Show that $g$ is continuous

Question

This question is from an old Ph.D Qualifying Exam for Complex Analysis.

---

Let $\Omega\subset\mathbb{C}$ be an open set. Suppose that $f$ is holomorphic in $\Omega$. Define $g$ on $\Omega\times\Omega$ by $$g(z,w)= \begin{cases} \dfrac{f(w)-f(z)}{w-z}, & w\neq z \\ f'(z), & w=z \end{cases}$$

Show that $g$ is continuous in $\Omega\times\Omega$.

---

My attempt: If $w\neq z$ then $g$ is clearly continuous, so we just have to consider the case of $w=z$. Clearly, for a fixed $a\in \Omega$, $\lim_{w\to a}(\lim_{z\to a}g(z,w))=f'(a)$, but the double limit need not be identical to the joint limit $\lim_{(z,w)\to (a,a)}$, so I'm not sure this is right. Does anyone have ideas?

Answer 1

Let $(z_n,w_n) \to (a,a)$. If $z_n=w_n$ for infinitely many $n$ then $g(z_n,w_n)=f'(z_n) \to f'(a)$ along this subsequence because $f'$ is continuous.
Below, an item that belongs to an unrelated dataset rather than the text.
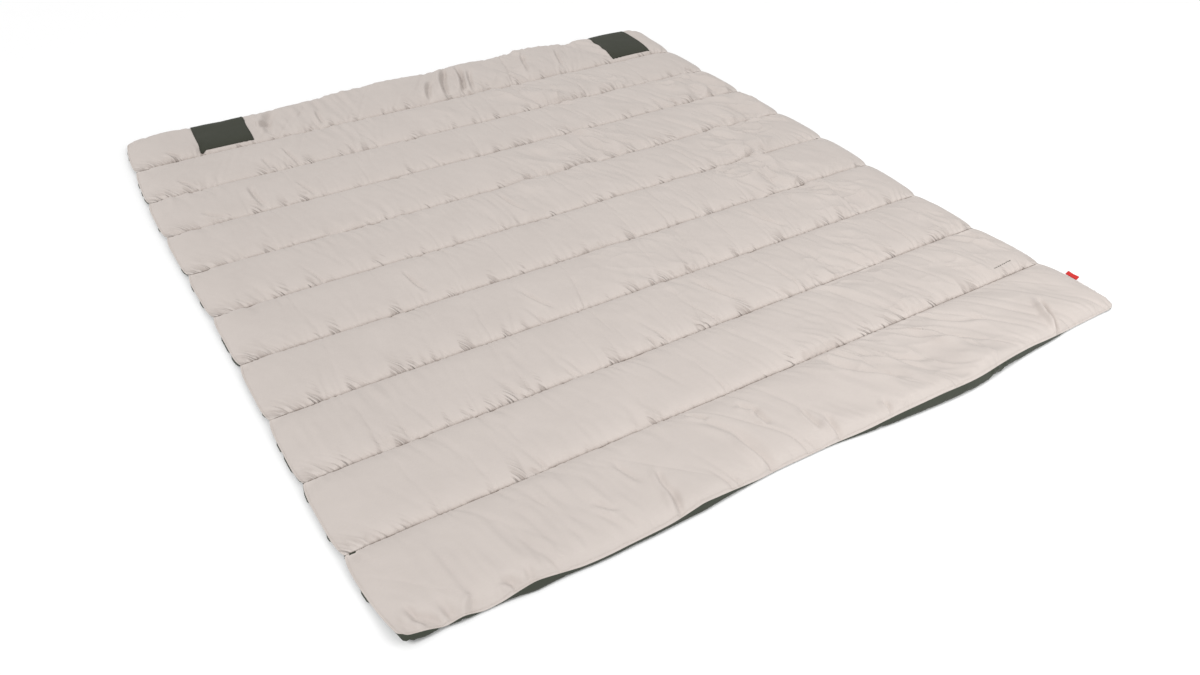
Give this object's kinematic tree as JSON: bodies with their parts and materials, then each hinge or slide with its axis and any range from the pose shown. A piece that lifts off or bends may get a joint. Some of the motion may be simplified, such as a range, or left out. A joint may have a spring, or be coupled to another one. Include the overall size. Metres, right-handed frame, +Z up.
{
  "type": "camp quilt",
  "caption": "Flat rectangular camp quilt of filled channels sewn side by side, with a plain cover, a lining, two head patches and a side tag.",
  "frame": {"origin": "middle of the underside, on the surface that the quilt lies on", "axes": "+X along the seams towards the tag's side, +Y from the foot edge to the head edge, +Z up"},
  "size_m": [2, 2.1985, 0.0471],
  "materials": {
    "shell_cloth": "matte",
    "lining_cloth": "matte",
    "wadding": "matte",
    "shell_thread": "matte",
    "patch_cloth": "matte",
    "patch_thread": "matte",
    "tag_tape": "matte"
  },
  "bodies": {
    "channel_05": {"top_cover_05": "shell_cloth", "filling_05": "wadding", "lining_05": "lining_cloth", "side_seam_thread_05": "shell_thread", "quilting_thread_04": "shell_thread", "quilting_thread_05": "shell_thread"},
    "channel_04": {"top_cover_04": "shell_cloth", "filling_04": "wadding", "lining_04": "lining_cloth", "side_seam_thread_04": "shell_thread", "quilting_thread_03": "shell_thread"},
    "channel_03": {"top_cover_03": "shell_cloth", "filling_03": "wadding", "lining_03": "lining_cloth", "side_seam_thread_03": "shell_thread", "quilting_thread_02": "shell_thread"},
    "channel_02": {"top_cover_02": "shell_cloth", "filling_02": "wadding", "lining_02": "lining_cloth", "side_seam_thread_02": "shell_thread", "quilting_thread_01": "shell_thread"},
    "channel_01": {"top_cover_01": "shell_cloth", "filling_01": "wadding", "lining_01": "lining_cloth", "side_seam_thread_01": "shell_thread", "head_edge_thread": "shell_thread", "head_patch_left": "patch_cloth", "head_patch_left_thread": "patch_thread", "head_patch_right": "patch_cloth", "head_patch_right_thread": "patch_thread"},
    "channel_06": {"top_cover_06": "shell_cloth", "filling_06": "wadding", "lining_06": "lining_cloth", "side_seam_thread_06": "shell_thread", "quilting_thread_06": "shell_thread"},
    "channel_07": {"top_cover_07": "shell_cloth", "filling_07": "wadding", "lining_07": "lining_cloth", "side_seam_thread_07": "shell_thread", "quilting_thread_07": "shell_thread"},
    "channel_08": {"top_cover_08": "shell_cloth", "filling_08": "wadding", "lining_08": "lining_cloth", "side_seam_thread_08": "shell_thread", "quilting_thread_08": "shell_thread"},
    "channel_09": {"top_cover_09": "shell_cloth", "filling_09": "wadding", "lining_09": "lining_cloth", "side_seam_thread_09": "shell_thread", "quilting_thread_09": "shell_thread"},
    "channel_10": {"top_cover_10": "shell_cloth", "filling_10": "wadding", "lining_10": "lining_cloth", "side_seam_thread_10": "shell_thread", "foot_edge_thread": "shell_thread"},
    "tag": {"side_tag": "tag_tape"}
  },
  "joints": [
    {"name": "fold_01", "type": "hinge", "parent": "channel_02", "child": "channel_01", "pos_m": [0, 0.88, 0.014], "axis": [1, 0, 0], "range_deg": [-90, 90]},
    {"name": "fold_02", "type": "hinge", "parent": "channel_03", "child": "channel_02", "pos_m": [0, 0.66, 0.014], "axis": [-1, 0, 0], "range_deg": [-90, 90]},
    {"name": "fold_03", "type": "hinge", "parent": "channel_04", "child": "channel_03", "pos_m": [0, 0.44, 0.014], "axis": [1, 0, 0], "range_deg": [-90, 90]},
    {"name": "fold_04", "type": "hinge", "parent": "channel_05", "child": "channel_04", "pos_m": [0, 0.22, 0.014], "axis": [-1, 0, 0], "range_deg": [-90, 90]},
    {"name": "fold_05", "type": "hinge", "parent": "channel_05", "child": "channel_06", "pos_m": [0, 0, 0.014], "axis": [-1, 0, 0], "range_deg": [-90, 90]},
    {"name": "fold_06", "type": "hinge", "parent": "channel_06", "child": "channel_07", "pos_m": [0, -0.22, 0.014], "axis": [1, 0, 0], "range_deg": [-90, 90]},
    {"name": "fold_07", "type": "hinge", "parent": "channel_07", "child": "channel_08", "pos_m": [0, -0.44, 0.014], "axis": [-1, 0, 0], "range_deg": [-90, 90]},
    {"name": "fold_08", "type": "hinge", "parent": "channel_08", "child": "channel_09", "pos_m": [0, -0.66, 0.014], "axis": [1, 0, 0], "range_deg": [-90, 90]},
    {"name": "fold_09", "type": "hinge", "parent": "channel_09", "child": "channel_10", "pos_m": [0, -0.88, 0.014], "axis": [-1, 0, 0], "range_deg": [-90, 90]},
    {"name": "tag_swing", "type": "hinge", "parent": "channel_10", "child": "tag", "pos_m": [0.989, -0.969, 0.014], "axis": [0, -1, 0], "range_deg": [-60, 60]}
  ]
}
Now consider the limit of $g(z_n,w_n)$ along a subsequence with $z_n \neq w_n$. In this case use the fact that $\frac {f(z_n)-f(w_n)} {z_n-w_n} \to f'(a)$. To see why this is true write $\frac {f(z_n)-f(w_n)} {z_n-w_n}$ as $\frac {\int_{\gamma} f'(\zeta )\, d\zeta } {z_n-w_n}$ so $\frac {f(z_n)-f(w_n)} {z_n-w_n}-f'(a) =\frac {\int_{\gamma} (f'(\zeta )-f'(a))\, d\zeta } {z_n-w_n}$ where $\gamma $ is teh line segment from $z_n$ to $w_n$. Use continuoty of $f'$ to complete the proof.

Answer 2

OK so by definition $f'(z)$ is the limit as $w \rightarrow z$ of $(f(z)-f(w))/(w-z)$

https://en.wikipedia.org/wiki/Holomorphic_function

So this tells us that, by bringing $w$ close to $z$ we can make the difference between $f(z)-f(w)/(w-z)$ and $f^{'}(z)$ as small as we please which is simply to say that $g$ is continuous at $(z,z)$. As you say, comtinuty at $(z,w)$ for $z \neq w$ is obvious so we have shown continuity for all of $\Omega \times \Omega$.

Answer 3

If $z_0\ne w_0$ there is an $\epsilon>0$ such that $U_\epsilon(z_0)$ and $U_\epsilon(w_0)$ are disjoint. One then has $$g(z,w)={f(w)-f(z)\over w-z}\qquad\forall\>(z,w)\in U_\epsilon(z_0)\times U_\epsilon(w_0)\ ,$$ hence $g$ is continuous at $(z_0,w_0)$.

If $z_0=w_0$ choose a convex neighborhood $U\subset \Omega$ of $z_0$. Fix two points $z$, $w\in U$, and consider the auxiliary function $$\phi(t):=f\bigl((1-t)z+tw\bigr)\qquad(0\leq t\leq 1)$$with derivative $$\phi'(t)=f'\bigl((1-t)z+tw\bigr)\>(w-z)\ .$$ One has $$f(w)-f(z)=\phi(1)-\phi(0)=\int_0^1\phi'(t)\>dt=(w-z)\int_0^1f'\bigl((1-t)z+tw\bigr)\>dt\ .$$ If $z\ne w$ we therefore have $$g(z,w)=\int_0^1f'\bigl((1-t)z+tw\bigr)\>dt\ ,\tag{1}$$ and if $z=w$ formula $(1)$ is trivially true. Since the right hand side of $(1)$ is continuous on $U\times U$ we are done.